A mãe, curiosíssima para ver o
resultado final, ganhou coragem e decidiu entrar no quarto. Ficou chocada!
Tinha que dar os parabéns à filha: bastava olhar para qualquer lado que lhe
vinha logo à mente uma memória feliz do filho. Mas logo depois a raiva
tomou-lhe conta do coração: lembrou-se da morte do filho, da dor que ainda
tinha no peito mas, sobretudo lembrou-se que a filha era a culpada por todo o
inferno que viveu após a ida do seu primogénito.
Pegou nos quadros todos e
levou-os para o quintal. Aí deitou-lhos gasolina por cima e largou um palito em
cima. O fogo estava alto. Gritou aos quatro ventos como uma louca, amaldiçoando
a filha, acusando-a da morte do irmão. Logo depois, pegou numa caixa, colocou
lá dentro todas as cinzas dos quadros, e foi pô-la no quarto de Gonçalo.

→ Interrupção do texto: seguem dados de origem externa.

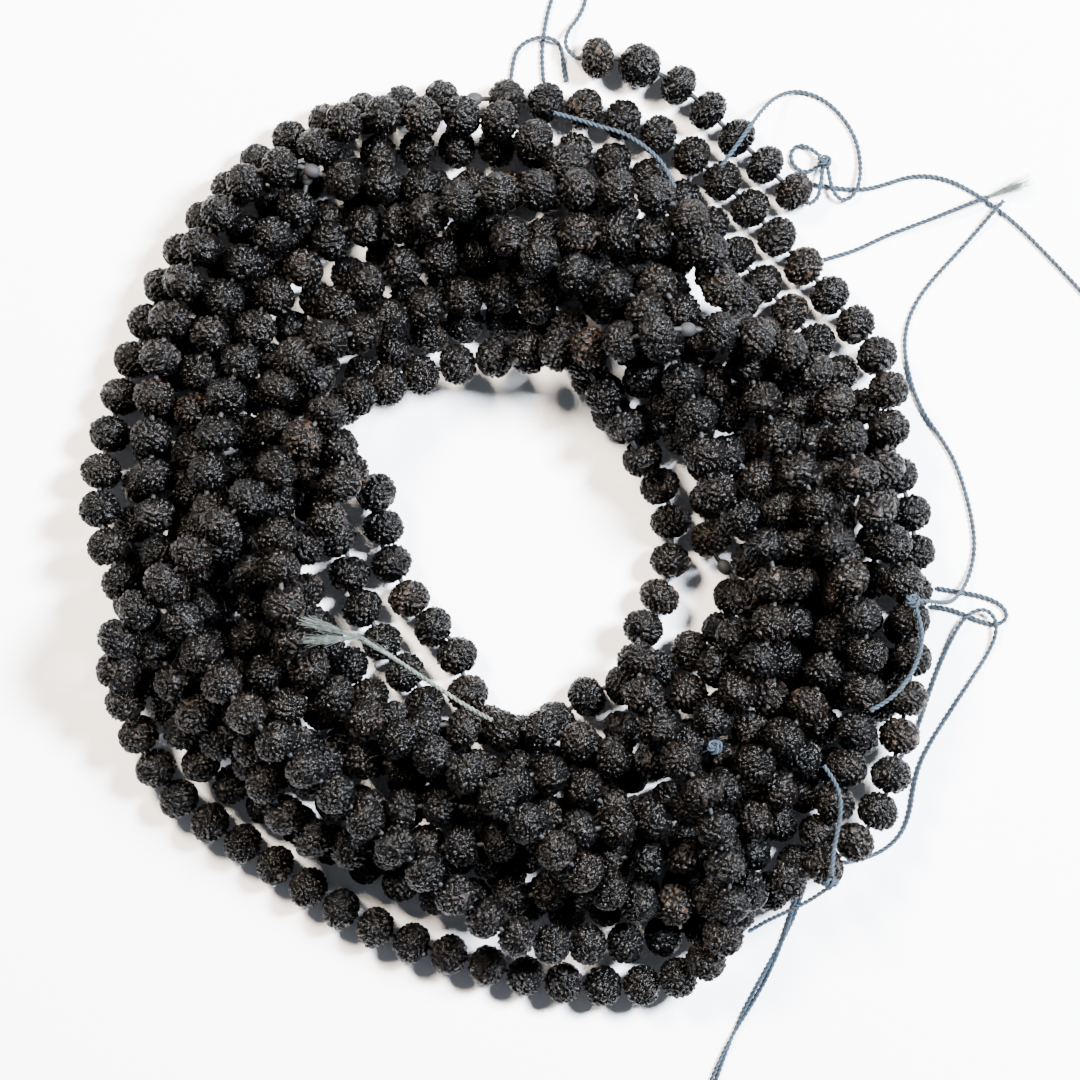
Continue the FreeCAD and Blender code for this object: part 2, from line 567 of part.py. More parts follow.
def thread_path(points, reach_limit):
    """Straight runs through the points with an arc at each turn, and the least arc radius."""
    edges = []
    least = math.inf
    start = FreeCAD.Vector(*points[0])
    for before, corner, after in zip(points, points[1:], points[2:]):
        corner = FreeCAD.Vector(*corner)
        inward = corner - FreeCAD.Vector(*before)
        onward = FreeCAD.Vector(*after) - corner
        half_turn = inward.getAngle(onward) / 2
        if half_turn < STRAIGHT_ENOUGH:
            continue
        tangent = RUN_SHARE * min(inward.Length, onward.Length)
        tangent = min(tangent, reach_limit / math.tan(half_turn))
        radius = tangent / math.tan(half_turn)
        least = min(least, radius)
        inward.normalize()
        onward.normalize()
        first = corner - inward * tangent
        last = corner + onward * tangent
        inner = (onward - inward).normalize()
        crest = corner + inner * (radius / math.cos(half_turn) - radius)
        edges.append(Part.LineSegment(start, first).toShape())
        edges.append(Part.Arc(first, crest, last).toShape())
        start = last
    edges.append(Part.LineSegment(start, FreeCAD.Vector(*points[-1])).toShape())
    return Part.Wire(edges), least


def add_thread(doc, name, size, points, reach_limit=math.inf):
    """A round thread along its path; prints its bends and compares its volume."""
    path, least = thread_path(points, reach_limit)
    radius = size["thread_diameter"] / 2
    along = FreeCAD.Vector(*points[1]) - FreeCAD.Vector(*points[0])
    ring = Part.Circle(FreeCAD.Vector(*points[0]), along, radius).toShape()
    solid = path.makePipe(Part.Face(Part.Wire(ring)))
    if solid.ShapeType != "Solid":
        solid = solid.Solids[0]
    share = solid.Volume / (math.pi * radius * radius * path.Length)
    print("%s: length %.1f, tightest bend radius %.1f, volume ratio %.4f"
          % (name, path.Length, least, share))
    if not solid.isValid() or abs(share - 1) > 0.01:
        raise ValueError(name + " does not hold together")
    return add_shape(doc, name, solid)


def add_tail_knot(doc, name, centre, along):
    """A knot on a loose thread, its long way along the thread."""
    start = [middle_part - step for middle_part, step in zip(centre, along)]
    end = [middle_part + step for middle_part, step in zip(centre, along)]
    return add_knot(doc, name, "tail_knot_diameter", (start, end))


def add_tuft(doc, name, size, root, tip):
    """A frayed end: a cone that widens from the thread to the spread of its fibres."""
    root = FreeCAD.Vector(*root)
    tip = FreeCAD.Vector(*tip)
    cone = doc.addObject("Part::Cone", name)
    cone.Label = name
    cone.setExpression("Radius1", "<<sizes>>.thread_diameter / 2")
    cone.setExpression("Radius2", "<<sizes>>.tuft_diameter / 2")
    cone.Height = (tip - root).Length
    cone.Placement = FreeCAD.Placement(root, FreeCAD.Rotation(FreeCAD.Vector(0, 0, 1), tip - root))
    return cone


def add_string(doc, size, number, points, single):
    """One closed string: its beads, its thread and the knot in its widest gap."""
    gaps = list(zip(points, points[1:]))
    name = "string_%d" % number
    parts = []
    if single:
        _, bead_name, places = single
        for count, place in enumerate(places, start=1):
            bead = "%s_%d" % (bead_name, count)
            parts.append(add_bead(doc, bead, size, "bead_diameter", "bead_length", gaps[place]))
        gaps = [gap for place, gap in enumerate(gaps) if place not in places]
    parts.append(add_beads(doc, name + "_beads", size["seed"], gaps))
    knot = middle(points[-1], points[0])
    parts.append(add_knot(doc, name + "_knot", "knot_diameter", (points[-1], points[0])))
    reach = math.dist(points[-1], points[0]) / 2
    share = KNOT_OVERLAP * size["knot_length"] / reach
    start = [here + (there - here) * share for here, there in zip(knot, points[0])]
    end = [here + (there - here) * share for here, there in zip(knot, points[-1])]
    route = [tuple(start)] + points + [tuple(end)]
    parts.append(add_thread(doc, name + "_thread", size, route, IN_BEAD_REACH))
    return parts


def add_loose_end(doc, size, points):
    """The loose end: seven single beads, one of them larger, and their thread."""
    parts = []
    for place, gap in enumerate(zip(points, points[1:])):
        if place == LARGE_BEAD:
            parts.append(add_bead(doc, "large_bead", size, "large_bead_diameter",
                                  "large_bead_length", gap))
        else:
            name = "loose_bead_%d" % (place + 1)
            parts.append(add_bead(doc, name, size, "bead_diameter", "bead_length", gap))
    parts.append(add_thread(doc, "loose_thread", size, points, IN_BEAD_REACH))
    return parts


def seed_shape(doc, size):
    """The shape of one bead about the Z axis, for the copies on a string."""
    body = add_bead(doc, "pattern", size, "bead_diameter", "bead_length", ((0, 0, -1), (0, 0, 1)))
    doc.recompute()
    shape = body.Shape.copy()
    body.removeObjectsFromDocument()
    doc.removeObject(body.Name)
    return shape


def check_and_export(doc, parts):
    doc.recompute()
    for item in doc.Objects:
        if "Invalid" in item.State or "Error" in item.State:
            raise ValueError(item.Label + " did not build")
    for part in parts:
        if part.Shape.isNull() or not part.Shape.isValid():
            raise ValueError(part.Label + " has no valid shape")
    os.makedirs("parts", exist_ok=True)
    for part in parts:
        part.Shape.exportStep("parts/%s.step" % part.Label)
    print("%d parts written" % len(parts))


def main():
    doc = FreeCAD.newDocument("mala_beads")
    size = lay_sizes(make_sheet(doc))
    strings = centre_pile(lay_strings(size), size)
    loose = strings.pop()
    size["seed"] = seed_shape(doc, size)
    singles = {single[0]: single for single in (FREE_RUN, INNER_EDGE)}
    parts = []
    for number, points in enumerate(strings, start=1):
        parts += add_string(doc, size, number, points, singles.get(number))
    parts += add_loose_end(doc, size, loose)
    for name, points in THREADS:
        parts.append(add_thread(doc, name, size, points))
    for name, centre, along in TAIL_KNOTS:
        parts.append(add_tail_knot(doc, name, centre, along))
    for name, root, tip in TUFTS:
        parts.append(add_tuft(doc, name, size, root, tip))
    check_and_export(doc, parts)


main()
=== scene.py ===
# %% [markdown]
# # Mala prayer beads
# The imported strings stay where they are. Each seed is given its wrinkled skin, each loose thread its
# twisted plies and each frayed end its fibres; a white ground, a camera and soft light come first.

# %%
import bpy
import json
import math
import numpy as np
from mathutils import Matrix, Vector, noise


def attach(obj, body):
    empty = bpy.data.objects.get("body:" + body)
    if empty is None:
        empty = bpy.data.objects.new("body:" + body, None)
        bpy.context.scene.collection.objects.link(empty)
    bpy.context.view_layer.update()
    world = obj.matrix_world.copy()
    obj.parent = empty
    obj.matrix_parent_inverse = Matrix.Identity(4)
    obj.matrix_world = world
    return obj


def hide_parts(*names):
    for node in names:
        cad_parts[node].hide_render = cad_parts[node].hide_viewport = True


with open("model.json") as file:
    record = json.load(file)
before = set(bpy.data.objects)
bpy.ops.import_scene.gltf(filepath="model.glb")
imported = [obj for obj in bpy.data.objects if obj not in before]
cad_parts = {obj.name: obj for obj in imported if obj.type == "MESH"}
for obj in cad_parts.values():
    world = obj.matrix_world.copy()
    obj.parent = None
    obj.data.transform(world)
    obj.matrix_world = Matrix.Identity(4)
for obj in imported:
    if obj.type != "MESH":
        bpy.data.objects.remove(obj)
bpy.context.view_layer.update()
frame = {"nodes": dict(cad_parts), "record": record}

MM = 0.001

# %% [markdown]
# ## View
# Straight down on the pile from well above it, so that rows at different heights keep their places.
# The ground is 201 mm wide in view, its middle a little to the right of and below the pile's middle.

# %%
VIEW_WIDTH = 201.0 * MM
VIEW_MIDDLE = (5.9 * MM, -3.4 * MM)
CAMERA_HEIGHT = 0.9


def add_camera():
    data = bpy.data.cameras.new("view_down")
    data.sensor_width = 36.0
    data.lens = 36.0 * (CAMERA_HEIGHT - 8 * MM) / VIEW_WIDTH
    camera = bpy.data.objects.new("view_down", data)
    camera.location = (VIEW_MIDDLE[0], VIEW_MIDDLE[1], CAMERA_HEIGHT)
    bpy.context.collection.objects.link(camera)
    bpy.context.scene.camera = camera
    return camera


camera = add_camera()
print("camera lens", round(camera.data.lens, 1))

# %% [markdown]
# ## Materials
# Everything is worked out in shader nodes from object positions in metres. A helper adds one node and
# another turns a written colour into the linear values that shaders take.

# %%
def linear(code):
    """An sRGB hex colour as linear red, green, blue and opacity."""
    parts = [int(code[place:place + 2], 16) / 255 for place in (1, 3, 5)]
    bent = [part / 12.92 if part <= 0.04045 else ((part + 0.055) / 1.055) ** 2.4 for part in parts]
    return (*bent, 1.0)


def add_node(tree, kind, settings=None, **sockets):
    node = tree.nodes.new(kind)
    for name, value in (settings or {}).items():
        setattr(node, name, value)
    for name, value in sockets.items():
        join(tree, value, node.inputs[name])
    return node


def join(tree, value, socket):
    """Feeds a socket from another socket or sets it to a number or colour."""
    if isinstance(value, bpy.types.NodeSocket):
        tree.links.new(value, socket)
    else:
        socket.default_value = value


def maths(tree, operation, *values):
    node = tree.nodes.new("ShaderNodeMath")
    node.operation = operation
    for value, socket in zip(values, node.inputs):
        join(tree, value, socket)
    return node.outputs[0]


def new_material(name):
    material = bpy.data.materials.new(name)
    material.use_nodes = True
    tree = material.node_tree
    surface = tree.nodes["Principled BSDF"]
    return material, tree, surface


def colour_ramp(tree, factor, stops):
    ramp = add_node(tree, "ShaderNodeValToRGB", Fac=factor)
    bar = ramp.color_ramp.elements
    while len(bar) < len(stops):
        bar.new(0.5)
    for element, (place, code) in zip(bar, stops):
        element.position = place
        element.color = linear(code)
    return ramp.outputs["Color"]


# %% [markdown]
# Rudraksha seed: a dried fruit stone, almost black brown and a little glossy. Its colour grows lighter and
# greyer the higher the skin stands. This is partly handling that rubs the ridges, and partly painted sheen on
# the ridges and painted shade in the furrows. The two mesh values say how high the skin is and which bead it
# is on.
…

Não contente com isto, escreveu
uma carta dizendo que a filha tinha vinte e quatro horas para sair de casa e
que nunca mais a queria ver na frente.
À noite, quando Sara chegou a
casa ficou chocada com o ocorrido. A carta era bem clara. Pegou numa mochila onde
colocou roupa e objetos indispensáveis juntamente com a tela de pintura e todos
os guaches e pincéis que tinha.
Era noite cerrada e as lágrimas
caíam-lhe pela cara abaixo. Dirigiu-se para o rio em frente à sua casa. Neste
rio brincara dias a fio com o seu irmão, durante a pequena infância feliz que
teve. Abriu o cavalete e começou a pintar a cara do irmão. Misturou todas as
cores mas, mesmo assim, a face do irmão estava resplandecente no quadro. Quando
todos os guaches tinham terminado, usou as lágrimas para pintar.
Sentara-se a falar com o irmão e
a admirar a sua obra-prima. Tinha saudades dele e a culpa acentuara-se como
nunca. Dirigiu-se ao rio e atirou-se de mergulho. A respiração cessou
imediatamente, para sempre. Partia agora atrás do único amor da sua vida.